Personne ne peut simplement nier la possibilité d'une amitié entre une femme et un homme, qui vivent tous deux dans le célibat. Beaucoup dépend ici de ce que l'on entend par amitié. Si l'on prend l'amitié dans un sens très étendu et large, il n'y a aucune difficulté du tout. Si, toutefois, l'amitié est considérée comme une relation personnelle très intime, alors des exigences psychologiques très élevées sont imposées aux personnes concernées. Parce qu'il n'y a pas d'amitié intime dans laquelle la sexualité ne joue aucun rôle. L'amour entre l'homme et la femme aspire toujours à un échange complet. Refuser de l'accomplir a toujours quelque chose de douloureux. Une réponse générale à la question d'une amitié aussi intime n'est bien sûr pas possible. Cela dépend beaucoup de la personne concernée. Mais pour la plupart, cela me semble psychologiquement irréalisable. Je ne sais pas si cela changera un jour à l'avenir en raison d'une attitude évoluée envers la sexualité. Pour l'instant, cependant, je reste sceptique.

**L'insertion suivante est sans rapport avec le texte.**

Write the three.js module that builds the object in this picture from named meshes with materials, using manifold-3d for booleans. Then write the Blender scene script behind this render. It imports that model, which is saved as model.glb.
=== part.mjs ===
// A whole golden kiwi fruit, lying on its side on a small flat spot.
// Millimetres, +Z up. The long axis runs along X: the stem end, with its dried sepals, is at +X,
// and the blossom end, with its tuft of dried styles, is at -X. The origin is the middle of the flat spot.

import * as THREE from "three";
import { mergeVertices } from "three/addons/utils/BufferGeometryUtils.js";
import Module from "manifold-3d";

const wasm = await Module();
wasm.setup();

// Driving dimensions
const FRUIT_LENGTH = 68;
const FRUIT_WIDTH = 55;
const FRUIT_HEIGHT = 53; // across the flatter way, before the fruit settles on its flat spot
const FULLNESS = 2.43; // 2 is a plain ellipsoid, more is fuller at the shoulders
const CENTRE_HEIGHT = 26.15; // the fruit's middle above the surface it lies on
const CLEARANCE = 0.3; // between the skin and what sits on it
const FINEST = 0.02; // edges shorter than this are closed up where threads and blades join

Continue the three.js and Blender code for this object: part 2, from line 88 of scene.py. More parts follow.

Une exigence générale en matière d'amitié hors de sa propre communauté demeure en tout cas le fait que le lien avec son propre groupe ne doit pas en souffrir. Parce que les gens s'éloignent souvent de leur propre groupe plus rapidement qu'ils ne le pensent. Et puis il devient difficile d'apporter quoi que ce soit à la communauté de vie au sein du groupe, aussi dans le domaine de la vie communautaire au niveau de la foi.